Reproduce the data exactly.
-- begin Information supplied --
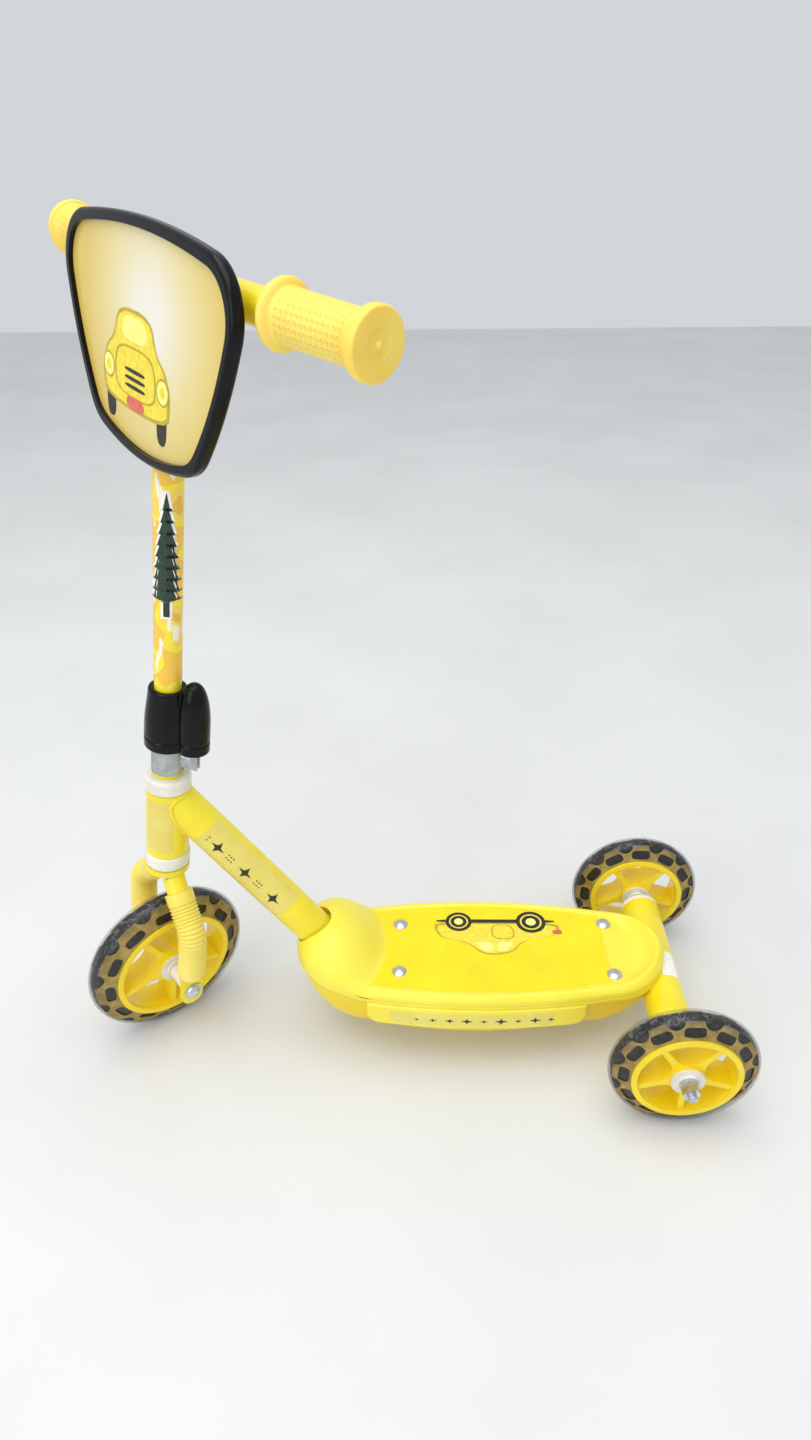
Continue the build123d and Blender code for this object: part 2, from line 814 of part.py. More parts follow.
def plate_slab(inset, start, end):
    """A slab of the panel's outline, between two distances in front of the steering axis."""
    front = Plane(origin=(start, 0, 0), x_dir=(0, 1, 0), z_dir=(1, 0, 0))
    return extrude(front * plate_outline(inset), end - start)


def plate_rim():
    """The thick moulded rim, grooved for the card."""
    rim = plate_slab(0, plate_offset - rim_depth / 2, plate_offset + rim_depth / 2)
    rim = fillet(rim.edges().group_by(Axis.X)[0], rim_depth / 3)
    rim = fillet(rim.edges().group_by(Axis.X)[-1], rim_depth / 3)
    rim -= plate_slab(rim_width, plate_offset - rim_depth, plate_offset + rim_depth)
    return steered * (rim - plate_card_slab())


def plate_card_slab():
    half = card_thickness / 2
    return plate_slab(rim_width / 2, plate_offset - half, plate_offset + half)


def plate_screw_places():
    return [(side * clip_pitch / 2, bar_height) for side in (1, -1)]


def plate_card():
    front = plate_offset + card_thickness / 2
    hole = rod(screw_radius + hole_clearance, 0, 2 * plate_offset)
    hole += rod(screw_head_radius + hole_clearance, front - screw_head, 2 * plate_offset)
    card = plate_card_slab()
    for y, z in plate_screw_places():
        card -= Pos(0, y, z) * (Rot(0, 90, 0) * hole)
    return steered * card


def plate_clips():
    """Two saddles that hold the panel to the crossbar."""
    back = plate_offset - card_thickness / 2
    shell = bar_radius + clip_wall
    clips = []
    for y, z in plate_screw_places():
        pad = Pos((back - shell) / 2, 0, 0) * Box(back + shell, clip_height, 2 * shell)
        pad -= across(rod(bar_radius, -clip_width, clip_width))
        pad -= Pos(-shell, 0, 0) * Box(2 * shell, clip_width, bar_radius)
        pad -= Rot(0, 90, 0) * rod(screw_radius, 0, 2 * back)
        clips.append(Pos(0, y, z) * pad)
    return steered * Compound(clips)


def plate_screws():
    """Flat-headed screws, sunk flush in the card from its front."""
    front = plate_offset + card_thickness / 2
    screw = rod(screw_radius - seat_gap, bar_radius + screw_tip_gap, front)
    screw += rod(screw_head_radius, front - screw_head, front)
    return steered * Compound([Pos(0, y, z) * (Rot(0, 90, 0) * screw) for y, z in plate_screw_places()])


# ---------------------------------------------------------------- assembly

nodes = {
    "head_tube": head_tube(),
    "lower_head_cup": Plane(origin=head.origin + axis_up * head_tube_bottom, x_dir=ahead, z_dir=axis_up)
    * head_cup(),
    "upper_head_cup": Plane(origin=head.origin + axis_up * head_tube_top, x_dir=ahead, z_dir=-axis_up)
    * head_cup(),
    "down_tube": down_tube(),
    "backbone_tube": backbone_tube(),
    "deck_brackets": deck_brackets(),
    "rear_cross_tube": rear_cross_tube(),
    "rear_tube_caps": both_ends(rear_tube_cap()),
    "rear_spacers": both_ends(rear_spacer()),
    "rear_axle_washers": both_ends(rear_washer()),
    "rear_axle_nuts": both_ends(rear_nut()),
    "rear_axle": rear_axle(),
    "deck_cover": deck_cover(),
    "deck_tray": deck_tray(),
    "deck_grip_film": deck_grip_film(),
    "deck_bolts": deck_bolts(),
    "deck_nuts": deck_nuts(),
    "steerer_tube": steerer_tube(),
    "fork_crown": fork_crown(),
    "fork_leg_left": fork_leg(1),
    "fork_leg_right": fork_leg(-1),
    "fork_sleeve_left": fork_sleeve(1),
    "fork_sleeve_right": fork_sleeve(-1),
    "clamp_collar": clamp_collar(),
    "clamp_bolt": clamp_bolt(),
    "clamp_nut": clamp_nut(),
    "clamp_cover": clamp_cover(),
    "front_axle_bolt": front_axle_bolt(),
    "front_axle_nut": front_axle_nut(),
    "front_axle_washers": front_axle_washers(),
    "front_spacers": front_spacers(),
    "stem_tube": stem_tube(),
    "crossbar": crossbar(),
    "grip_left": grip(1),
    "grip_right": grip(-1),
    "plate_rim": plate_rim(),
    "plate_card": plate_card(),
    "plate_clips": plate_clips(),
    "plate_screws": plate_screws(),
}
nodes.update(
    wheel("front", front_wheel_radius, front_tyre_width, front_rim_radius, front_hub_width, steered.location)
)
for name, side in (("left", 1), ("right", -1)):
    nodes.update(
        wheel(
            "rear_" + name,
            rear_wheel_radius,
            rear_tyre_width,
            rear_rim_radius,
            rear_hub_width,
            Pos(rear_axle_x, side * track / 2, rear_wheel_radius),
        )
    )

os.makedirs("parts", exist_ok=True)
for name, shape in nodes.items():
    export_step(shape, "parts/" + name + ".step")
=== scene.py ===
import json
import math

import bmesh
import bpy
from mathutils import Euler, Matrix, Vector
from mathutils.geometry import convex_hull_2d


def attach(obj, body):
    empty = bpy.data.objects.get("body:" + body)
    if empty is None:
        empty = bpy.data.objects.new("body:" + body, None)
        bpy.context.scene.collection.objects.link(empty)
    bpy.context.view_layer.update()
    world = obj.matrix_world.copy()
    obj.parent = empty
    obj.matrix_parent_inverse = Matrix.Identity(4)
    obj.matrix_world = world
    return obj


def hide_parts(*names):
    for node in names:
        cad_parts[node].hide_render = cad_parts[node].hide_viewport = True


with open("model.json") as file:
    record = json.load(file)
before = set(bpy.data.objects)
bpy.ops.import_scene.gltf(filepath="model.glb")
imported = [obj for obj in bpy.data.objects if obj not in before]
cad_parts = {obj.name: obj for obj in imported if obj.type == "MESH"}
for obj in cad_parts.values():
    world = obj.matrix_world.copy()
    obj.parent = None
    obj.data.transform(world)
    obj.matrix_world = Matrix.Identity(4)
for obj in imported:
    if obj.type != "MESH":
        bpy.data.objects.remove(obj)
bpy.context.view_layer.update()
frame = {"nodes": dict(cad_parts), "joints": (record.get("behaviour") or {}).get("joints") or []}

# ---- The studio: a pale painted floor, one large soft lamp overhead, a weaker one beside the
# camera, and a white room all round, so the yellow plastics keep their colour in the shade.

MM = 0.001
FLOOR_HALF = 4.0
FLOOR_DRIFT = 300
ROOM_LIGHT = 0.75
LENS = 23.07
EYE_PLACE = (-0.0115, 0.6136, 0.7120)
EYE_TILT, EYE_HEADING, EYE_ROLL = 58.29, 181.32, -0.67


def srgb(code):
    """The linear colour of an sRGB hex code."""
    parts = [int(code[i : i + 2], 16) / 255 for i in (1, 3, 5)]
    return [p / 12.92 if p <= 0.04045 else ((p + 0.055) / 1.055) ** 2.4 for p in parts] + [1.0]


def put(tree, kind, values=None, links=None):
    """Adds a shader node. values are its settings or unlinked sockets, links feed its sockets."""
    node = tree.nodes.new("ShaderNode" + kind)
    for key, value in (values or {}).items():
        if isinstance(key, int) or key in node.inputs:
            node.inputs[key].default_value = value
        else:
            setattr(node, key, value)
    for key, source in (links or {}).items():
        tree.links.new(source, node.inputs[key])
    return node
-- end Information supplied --
Solution for this task →
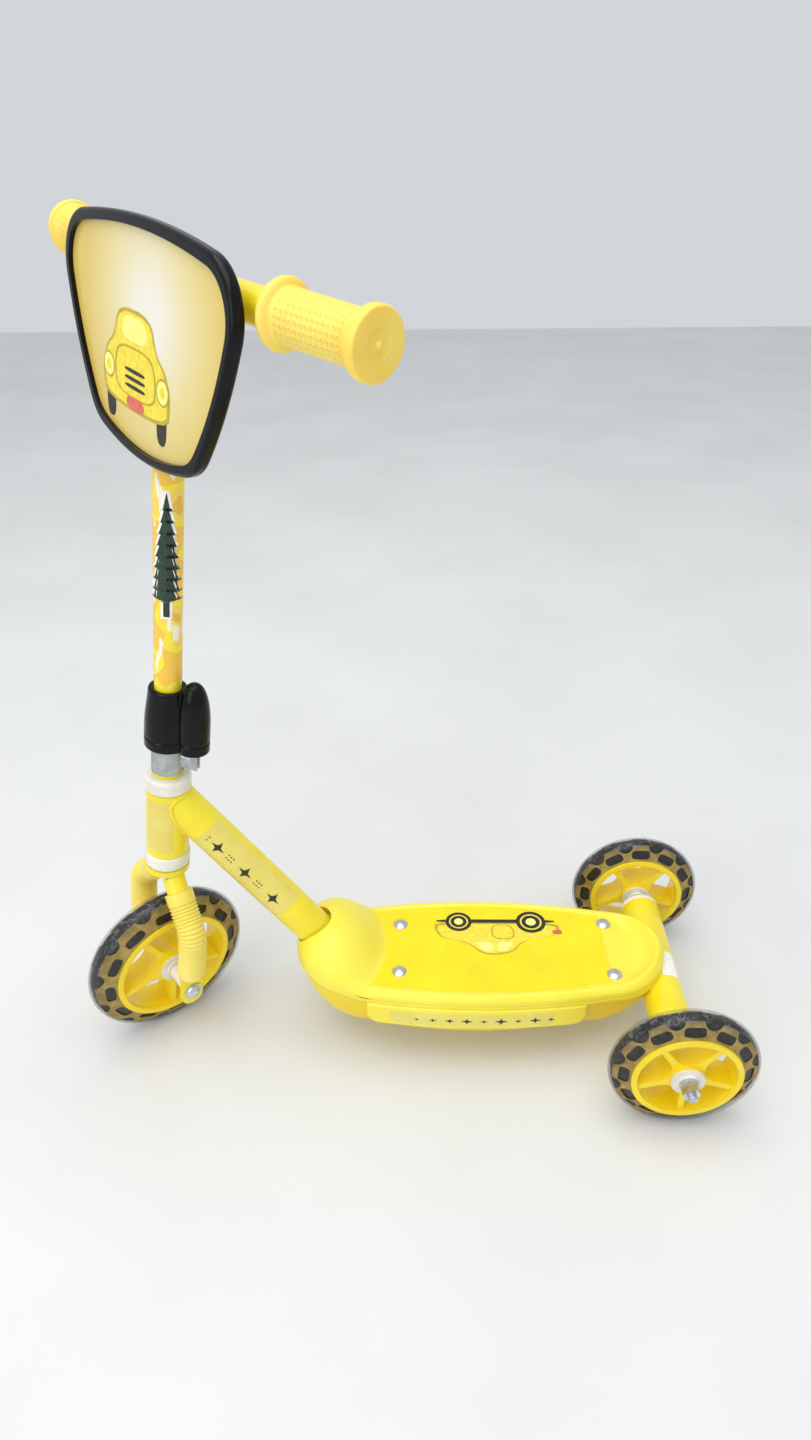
Continue the build123d and Blender code for this object: part 2, from line 814 of part.py. More parts follow.
def plate_slab(inset, start, end):
    """A slab of the panel's outline, between two distances in front of the steering axis."""
    front = Plane(origin=(start, 0, 0), x_dir=(0, 1, 0), z_dir=(1, 0, 0))
    return extrude(front * plate_outline(inset), end - start)


def plate_rim():
    """The thick moulded rim, grooved for the card."""
    rim = plate_slab(0, plate_offset - rim_depth / 2, plate_offset + rim_depth / 2)
    rim = fillet(rim.edges().group_by(Axis.X)[0], rim_depth / 3)
    rim = fillet(rim.edges().group_by(Axis.X)[-1], rim_depth / 3)
    rim -= plate_slab(rim_width, plate_offset - rim_depth, plate_offset + rim_depth)
    return steered * (rim - plate_card_slab())


def plate_card_slab():
    half = card_thickness / 2
    return plate_slab(rim_width / 2, plate_offset - half, plate_offset + half)


def plate_screw_places():
    return [(side * clip_pitch / 2, bar_height) for side in (1, -1)]


def plate_card():
    front = plate_offset + card_thickness / 2
    hole = rod(screw_radius + hole_clearance, 0, 2 * plate_offset)
    hole += rod(screw_head_radius + hole_clearance, front - screw_head, 2 * plate_offset)
    card = plate_card_slab()
    for y, z in plate_screw_places():
        card -= Pos(0, y, z) * (Rot(0, 90, 0) * hole)
    return steered * card


def plate_clips():
    """Two saddles that hold the panel to the crossbar."""
    back = plate_offset - card_thickness / 2
    shell = bar_radius + clip_wall
    clips = []
    for y, z in plate_screw_places():
        pad = Pos((back - shell) / 2, 0, 0) * Box(back + shell, clip_height, 2 * shell)
        pad -= across(rod(bar_radius, -clip_width, clip_width))
        pad -= Pos(-shell, 0, 0) * Box(2 * shell, clip_width, bar_radius)
        pad -= Rot(0, 90, 0) * rod(screw_radius, 0, 2 * back)
        clips.append(Pos(0, y, z) * pad)
    return steered * Compound(clips)


def plate_screws():
    """Flat-headed screws, sunk flush in the card from its front."""
    front = plate_offset + card_thickness / 2
    screw = rod(screw_radius - seat_gap, bar_radius + screw_tip_gap, front)
    screw += rod(screw_head_radius, front - screw_head, front)
    return steered * Compound([Pos(0, y, z) * (Rot(0, 90, 0) * screw) for y, z in plate_screw_places()])


# ---------------------------------------------------------------- assembly

nodes = {
    "head_tube": head_tube(),
    "lower_head_cup": Plane(origin=head.origin + axis_up * head_tube_bottom, x_dir=ahead, z_dir=axis_up)
    * head_cup(),
    "upper_head_cup": Plane(origin=head.origin + axis_up * head_tube_top, x_dir=ahead, z_dir=-axis_up)
    * head_cup(),
    "down_tube": down_tube(),
    "backbone_tube": backbone_tube(),
    "deck_brackets": deck_brackets(),
    "rear_cross_tube": rear_cross_tube(),
    "rear_tube_caps": both_ends(rear_tube_cap()),
    "rear_spacers": both_ends(rear_spacer()),
    "rear_axle_washers": both_ends(rear_washer()),
    "rear_axle_nuts": both_ends(rear_nut()),
    "rear_axle": rear_axle(),
    "deck_cover": deck_cover(),
    "deck_tray": deck_tray(),
    "deck_grip_film": deck_grip_film(),
    "deck_bolts": deck_bolts(),
    "deck_nuts": deck_nuts(),
    "steerer_tube": steerer_tube(),
    "fork_crown": fork_crown(),
    "fork_leg_left": fork_leg(1),
    "fork_leg_right": fork_leg(-1),
    "fork_sleeve_left": fork_sleeve(1),
    "fork_sleeve_right": fork_sleeve(-1),
    "clamp_collar": clamp_collar(),
    "clamp_bolt": clamp_bolt(),
    "clamp_nut": clamp_nut(),
    "clamp_cover": clamp_cover(),
    "front_axle_bolt": front_axle_bolt(),
    "front_axle_nut": front_axle_nut(),
    "front_axle_washers": front_axle_washers(),
    "front_spacers": front_spacers(),
    "stem_tube": stem_tube(),
    "crossbar": crossbar(),
    "grip_left": grip(1),
    "grip_right": grip(-1),
    "plate_rim": plate_rim(),
    "plate_card": plate_card(),
    "plate_clips": plate_clips(),
    "plate_screws": plate_screws(),
}
nodes.update(
    wheel("front", front_wheel_radius, front_tyre_width, front_rim_radius, front_hub_width, steered.location)
)
for name, side in (("left", 1), ("right", -1)):
    nodes.update(
        wheel(
            "rear_" + name,
            rear_wheel_radius,
            rear_tyre_width,
            rear_rim_radius,
            rear_hub_width,
            Pos(rear_axle_x, side * track / 2, rear_wheel_radius),
        )
    )

os.makedirs("parts", exist_ok=True)
for name, shape in nodes.items():
    export_step(shape, "parts/" + name + ".step")
=== scene.py ===
import json
import math

import bmesh
import bpy
from mathutils import Euler, Matrix, Vector
from mathutils.geometry import convex_hull_2d


def attach(obj, body):
    empty = bpy.data.objects.get("body:" + body)
    if empty is None:
        empty = bpy.data.objects.new("body:" + body, None)
        bpy.context.scene.collection.objects.link(empty)
    bpy.context.view_layer.update()
    world = obj.matrix_world.copy()
    obj.parent = empty
    obj.matrix_parent_inverse = Matrix.Identity(4)
    obj.matrix_world = world
    return obj


def hide_parts(*names):
    for node in names:
        cad_parts[node].hide_render = cad_parts[node].hide_viewport = True


with open("model.json") as file:
    record = json.load(file)
before = set(bpy.data.objects)
bpy.ops.import_scene.gltf(filepath="model.glb")
imported = [obj for obj in bpy.data.objects if obj not in before]
cad_parts = {obj.name: obj for obj in imported if obj.type == "MESH"}
for obj in cad_parts.values():
    world = obj.matrix_world.copy()
    obj.parent = None
    obj.data.transform(world)
    obj.matrix_world = Matrix.Identity(4)
for obj in imported:
    if obj.type != "MESH":
        bpy.data.objects.remove(obj)
bpy.context.view_layer.update()
frame = {"nodes": dict(cad_parts), "joints": (record.get("behaviour") or {}).get("joints") or []}

# ---- The studio: a pale painted floor, one large soft lamp overhead, a weaker one beside the
# camera, and a white room all round, so the yellow plastics keep their colour in the shade.

MM = 0.001
FLOOR_HALF = 4.0
FLOOR_DRIFT = 300
ROOM_LIGHT = 0.75
LENS = 23.07
EYE_PLACE = (-0.0115, 0.6136, 0.7120)
EYE_TILT, EYE_HEADING, EYE_ROLL = 58.29, 181.32, -0.67


def srgb(code):
    """The linear colour of an sRGB hex code."""
    parts = [int(code[i : i + 2], 16) / 255 for i in (1, 3, 5)]
    return [p / 12.92 if p <= 0.04045 else ((p + 0.055) / 1.055) ** 2.4 for p in parts] + [1.0]


def put(tree, kind, values=None, links=None):
    """Adds a shader node. values are its settings or unlinked sockets, links feed its sockets."""
    node = tree.nodes.new("ShaderNode" + kind)
    for key, value in (values or {}).items():
        if isinstance(key, int) or key in node.inputs:
            node.inputs[key].default_value = value
        else:
            setattr(node, key, value)
    for key, source in (links or {}).items():
        tree.links.new(source, node.inputs[key])
    return node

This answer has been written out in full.